> Do this:
Repeat the lines below exactly as written, please, from the line with "const outlet = bar(3.6, -2, reach" to the line with "imported = [obj", both lines included, and no others.

> Data lines:
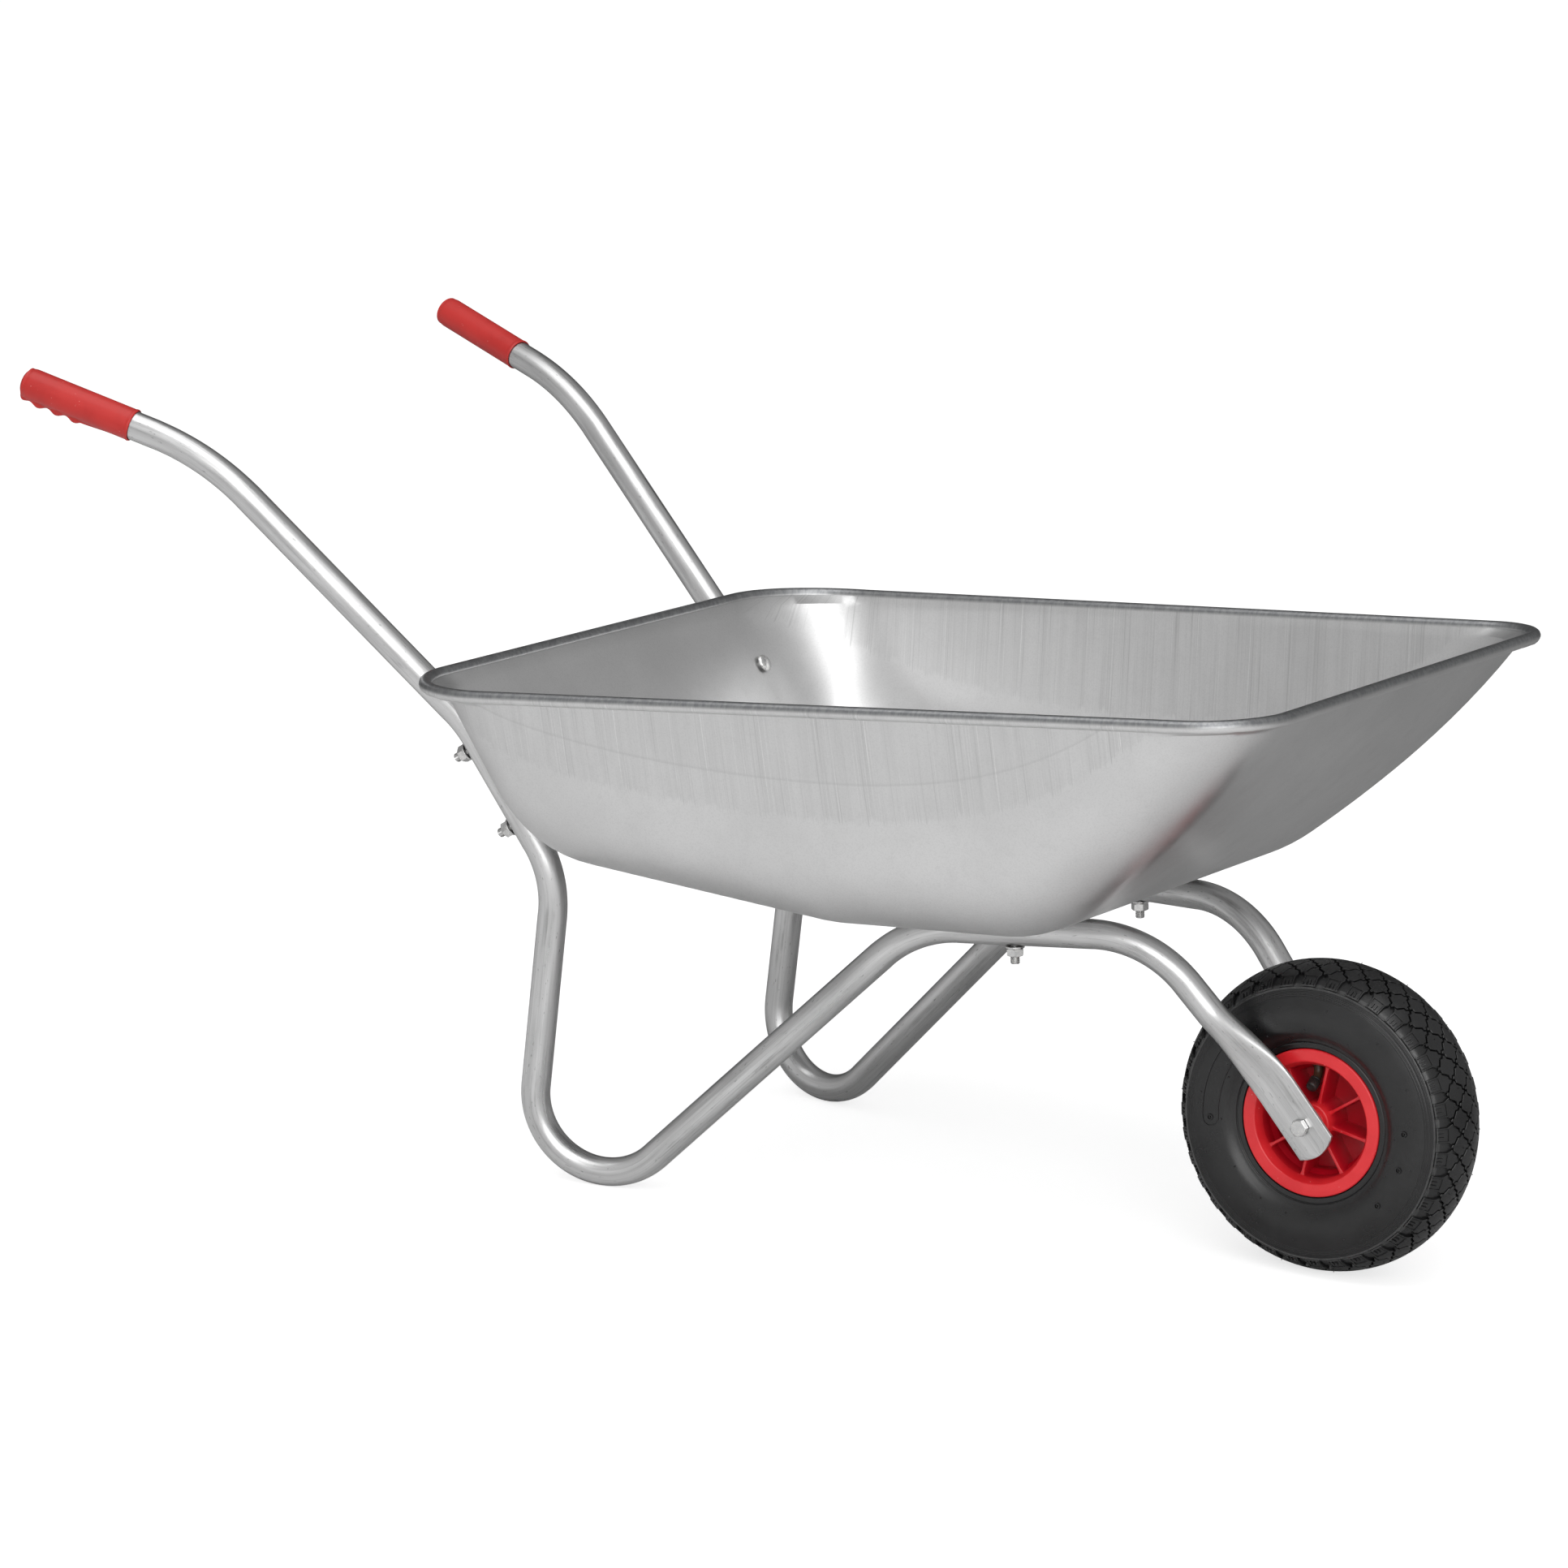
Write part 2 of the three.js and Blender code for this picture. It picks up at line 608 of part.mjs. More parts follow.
for (const bolt of TRAY_BOLTS) {
  const pieces = {
    bolt: closed(onBolt(roundHeadBolt(), bolt)),
    washer: onBolt(ring(polygon(HOLE_SIDES, WASHER_R), BOLT_HOLE_R, washerTop - WASHER_H, washerTop), bolt),
    nut: onBolt(ring(hexagon, BOLT_HOLE_R, nutTop - NUT_H, nutTop), bolt),
  };
  for (const [kind, geometry] of Object.entries(pieces)) {
    add(`tray_${kind}_${bolt.name}_left`, geometry, 'zinc');
    add(`tray_${kind}_${bolt.name}_right`, mirrored(geometry), 'zinc');
  }
}

// ---- assembly: axle and wheel, built about the axle -----------------------------------------

const axle = new THREE.Group();
axle.position.set(0, 0, AXLE_Z);
group.add(axle);

const plateInner = PLATE_Y - PLATE_THICK / 2;
const plateOuter = PLATE_Y + PLATE_THICK / 2;
const axleNutInner = plateOuter + GAP + WASHER_H + GAP;
// Pieces along the axle are made along +Z and turned so that +Z becomes +Y.
const alongAxle = (geometry) => geometry.rotateX(-Math.PI / 2);

const boltHead = -plateOuter - GAP;
add('axle_bolt', combine([
  alongAxle(bar(BOLT_R, boltHead - 1, axleNutInner + NUT_H + 5)),
  alongAxle(new THREE.ExtrudeGeometry(new THREE.Shape(hexagon), { depth: AXLE_HEAD_H, bevelEnabled: false })
    .translate(0, 0, boltHead - AXLE_HEAD_H)),
]), 'zinc', axle);
add('axle_washer', alongAxle(ring(polygon(HOLE_SIDES, WASHER_R), BOLT_HOLE_R, plateOuter + GAP,
  plateOuter + GAP + WASHER_H)), 'zinc', axle);
add('axle_nut', alongAxle(ring(hexagon, BOLT_HOLE_R, axleNutInner, axleNutInner + NUT_H)), 'zinc', axle);
add('axle_sleeve', alongAxle(ring(polygon(TURNED_SIDES, SLEEVE_R), BOLT_HOLE_R, -plateInner + GAP,
  plateInner - GAP)), 'zinc', axle);

const bushEnd = BOSS_Y + GAP + BUSH_FLANGE;
const spacer = lathe([[SLEEVE_R + GAP, bushEnd + GAP], [10, bushEnd + GAP], [10, plateInner - GAP],
  [SLEEVE_R + GAP, plateInner - GAP], [SLEEVE_R + GAP, bushEnd + GAP]], TURNED_SIDES);
add('axle_spacer_left', spacer, 'nylon', axle);
add('axle_spacer_right', mirrored(spacer), 'nylon', axle);

const bush = lathe([[SLEEVE_R + GAP, 12], [BUSH_R, 12], [BUSH_R, BOSS_Y + GAP], [BUSH_FLANGE_R, BOSS_Y + GAP],
  [BUSH_FLANGE_R, bushEnd], [SLEEVE_R + GAP, bushEnd], [SLEEVE_R + GAP, 12]], TURNED_SIDES);
add('wheel_bush_left', bush, 'hub_plastic', axle);
add('wheel_bush_right', mirrored(bush), 'hub_plastic', axle);

// Half a profile given from the wheel's middle plane outwards becomes a whole closed one.
function bothSides(half) {
  const other = half.map(([r, y]) => [r, -y]).reverse();
  const whole = [...half, ...other];
  return [...whole, whole[0]];
}

// Turned about the axle from straight forward (+X), rising: the hub's ribs and valve use it.
function turned(geometry, angle) {
  return geometry.rotateY(-angle);
}

function hub() {
  const inner = SEAT_R - BARREL_WALL;
  const flangeIn = FLANGE_Y - FLANGE_THICK;
  const barrel = lathe(bothSides([
    [WELL_R, 0], [WELL_R, 12], [SEAT_R, 16], [SEAT_R, flangeIn], [FLANGE_R - 1, flangeIn],
    [FLANGE_R, flangeIn + 1], [FLANGE_R, FLANGE_Y - 1], [FLANGE_R - 1, FLANGE_Y], [50, FLANGE_Y],
    [inner - 1, RIB_Y], [inner - 1, 17], [WELL_R - BARREL_WALL, 13], [WELL_R - BARREL_WALL, 0],
  ]), WHEEL_SEGMENTS);
  const web = lathe([[BUSH_R + 1, -WEB_HALF], [WELL_R - 1, -WEB_HALF], [WELL_R - 1, WEB_HALF],
    [BUSH_R + 1, WEB_HALF], [BUSH_R + 1, -WEB_HALF]], WHEEL_SEGMENTS);
  const boss = lathe(bothSides([[BOSS_R + 2, 0], [BOSS_R, BOSS_Y], [BUSH_R + GAP, BOSS_Y],
    [BUSH_R + GAP, 0]]), TURNED_SIDES);
  const ribs = Array.from({ length: RIB_COUNT }, (_, k) => {
    const length = inner + 0.5 - BOSS_R;
    const rib = new THREE.BoxGeometry(length, 2 * RIB_Y, RIB_THICK);
    rib.translate(BOSS_R - 0.5 + length / 2, 0, 0);
    return turned(rib, RIB_PHASE + 2 * Math.PI * k / RIB_COUNT);
  });
  const valveHole = bar(5, WELL_R - 12, SEAT_R + 6).rotateY(Math.PI / 2);
  return combine([barrel, web, boss, ...ribs], [turned(valveHole.translate(0, -VALVE_Y, 0), VALVE_ANGLE)]);
}
add('wheel_hub', hub(), 'hub_plastic', axle);

const seat = SEAT_R + GAP;
const flangeInner = FLANGE_Y - FLANGE_THICK - GAP;
add('tyre', lathe(bothSides([
  [TYRE_R, 0], [TYRE_R - 2.2, 14], [TYRE_R - 7.5, 26], [TYRE_R - 14, 34.5], [TYRE_R - 25, 40],
  [TYRE_R - 38, TYRE_HALF_WIDTH], [TYRE_R - 53, 40], [FLANGE_R + 4, 35], [FLANGE_R, flangeInner],
  [seat, flangeInner], [seat, 19], [62, 23], [80, 34.5], [102, 32.5], [116, 19], [121, 0],
]), WHEEL_SEGMENTS), 'tyre_rubber', axle);

// The inner tube is hollow, and open where its valve goes through the hub.
const innerTubeAt = 85;
const oval = (across, high) => {
  const points = polygon(10, 1).map((p) => [innerTubeAt + high * p.x, across * p.y]);
  return lathe([...points, points[0]], 24);
};
add('inner_tube', combine([oval(27, 31)], [
  oval(25.4, 29.4),
  turned(bar(3, 50, 62, 8).rotateY(Math.PI / 2).translate(0, -VALVE_Y + 4, 0), VALVE_ANGLE),
]), 'rubber', axle);

// The valve comes through the hub's well and is bent towards the right, where the pump reaches it.
function valve() {
  const out = new THREE.Vector3(Math.cos(VALVE_ANGLE), 0, Math.sin(VALVE_ANGLE));
  const base = out.clone().multiplyScalar(SEAT_R + 1).setY(-VALVE_Y);
  const elbow = out.clone().multiplyScalar(37).setY(-VALVE_Y - 1);
  const tip = out.clone().multiplyScalar(29).setY(-VALVE_Y - 15);
  const stemLength = elbow.distanceTo(base);
  const stem = bar(4.2, 0, stemLength + 2).applyQuaternion(aim(elbow.clone().sub(base).normalize()))
    .translate(base.x, base.y, base.z);
  const arm = tip.clone().sub(elbow);
  const reach = arm.length();
  const outlet = bar(3.6, -2, reach - 9).applyQuaternion(aim(arm.clone().normalize()))
    .translate(elbow.x, elbow.y, elbow.z);
  const cap = bar(4.8, reach - 9 + GAP, reach + 2).applyQuaternion(aim(arm.normalize()))
    .translate(elbow.x, elbow.y, elbow.z);
  return { stem: combine([stem, outlet]), cap: closed(cap) };
}
const { stem, cap } = valve();
add('valve_stem', stem, 'rubber', axle);
add('valve_cap', cap, 'rubber', axle);

export default group;
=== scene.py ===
import json
import math

import bpy
import numpy as np
from mathutils import Matrix, Vector

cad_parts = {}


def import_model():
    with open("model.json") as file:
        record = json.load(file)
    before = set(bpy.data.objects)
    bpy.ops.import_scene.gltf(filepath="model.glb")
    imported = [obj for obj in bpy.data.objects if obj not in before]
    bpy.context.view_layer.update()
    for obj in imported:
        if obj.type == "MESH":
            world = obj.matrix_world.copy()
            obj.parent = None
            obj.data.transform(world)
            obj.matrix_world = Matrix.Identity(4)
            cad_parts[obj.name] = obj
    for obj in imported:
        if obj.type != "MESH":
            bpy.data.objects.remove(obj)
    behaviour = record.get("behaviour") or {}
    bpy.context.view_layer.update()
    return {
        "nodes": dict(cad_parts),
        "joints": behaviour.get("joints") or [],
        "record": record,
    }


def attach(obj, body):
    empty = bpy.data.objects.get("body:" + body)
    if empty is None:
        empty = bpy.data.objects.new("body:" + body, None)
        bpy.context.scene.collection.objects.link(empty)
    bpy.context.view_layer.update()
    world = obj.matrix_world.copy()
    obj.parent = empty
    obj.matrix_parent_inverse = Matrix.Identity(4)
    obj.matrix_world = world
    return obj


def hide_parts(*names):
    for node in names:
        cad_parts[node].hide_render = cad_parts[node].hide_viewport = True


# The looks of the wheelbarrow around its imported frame. Lengths here are millimetres counted from the wheel's
# axle on the ground (+X forward, +Y left, +Z up); place() turns them into the frame's metres.

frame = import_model()

MM = 0.001
AXLE = Vector(frame["joints"][0]["pos_m"])
AXLE_Z = 130.0
TAU = 2 * math.pi
rng = np.random.default_rng(4)

# ---- driving dimensions, the same as the frame's -------------------------------------------------

TUBE_R = 12.5
TUBE_Y_AT_AXLE = 46.4
TUBE_SPLAY = 0.22674
TUBE_LEAN = 0.0197
FRAME_CORNERS = [          # t forward in the tube's own plane, z height, bend radius
    (-1133.5, 634.0, 0), (-973.3, 589.0, 230), (-733.1, 384.8, 130), (-650.5, 262.5, 98),
    (-674.7, -92.6, 63), (-335.6, 257.8, 105), (-136.2, 273.1, 103), (-27.5, 158.9, 0),
]
GRIP_MOUTH = (-1040.8, 608.0)
GRIP_LENGTH = 106.0
GRIP_R = 14.0
GRIP_BUMP_PITCH = 17.5
GRIP_BUMPS_REACH = 62      # from the grip's closed end
GRIP_TAIL_REACH = 92
LEFT_GRIP_TWIST = math.radians(38)  # the left grip is turned so that its finger bumps face outwards
CRUSH_LENGTH = 75.0
PLATE_Y = 49.5
PLATE_WIDTH = 37.4
PLATE_THICK = 4.2
PLATE_PAST_AXLE = 27.5
PLATE_END_R = 30.0

RIM_Z_AT_AXLE = 496.9
RIM_RISE = 0.1019
RIM_LIFT_FROM = -634.0
RIM_LIFT = 4.43e-4
RIM_HALF_WIDTH_AT_AXLE = 281.65
RIM_TAPER = 0.049
BEAD_R = 5.4
BEAD_REAR_X = -734.0
BEAD_FRONT_X = 46.0
BEAD_REAR_CORNER_R = 88.0
BEAD_FRONT_CORNER_R = 58.0
SHEET = 1.0
WALLS = [(-703.5, 392.0, -1.5193), (-600.0, 284.8, -0.0675), (-132.7, 286.1, 0.0787), (41.0, 500.0, 1.0593)]
WALL_BLENDS = [102.0, 140.0, 105.0]
FRONT_WALL_CROWN = 11.5
SIDE_WALL_INSET = 5.0
SIDE_WALL_DRAFT = 0.2
SIDE_WALL_CROWN = 3.0
TRAY_DEPTH = 210.0
FLOOR_EDGE_R = 65.0
REAR_CORNER_R = 90.0
FRONT_CORNER_R = 62.0
TRAY_CENTRE_X = -330.0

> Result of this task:
  const outlet = bar(3.6, -2, reach - 9).applyQuaternion(aim(arm.clone().normalize()))
    .translate(elbow.x, elbow.y, elbow.z);
  const cap = bar(4.8, reach - 9 + GAP, reach + 2).applyQuaternion(aim(arm.normalize()))
    .translate(elbow.x, elbow.y, elbow.z);
  return { stem: combine([stem, outlet]), cap: closed(cap) };
}
const { stem, cap } = valve();
add('valve_stem', stem, 'rubber', axle);
add('valve_cap', cap, 'rubber', axle);

export default group;
=== scene.py ===
import json
import math

import bpy
import numpy as np
from mathutils import Matrix, Vector

cad_parts = {}


def import_model():
    with open("model.json") as file:
        record = json.load(file)
    before = set(bpy.data.objects)
    bpy.ops.import_scene.gltf(filepath="model.glb")
    imported = [obj for obj in bpy.data.objects if obj not in before]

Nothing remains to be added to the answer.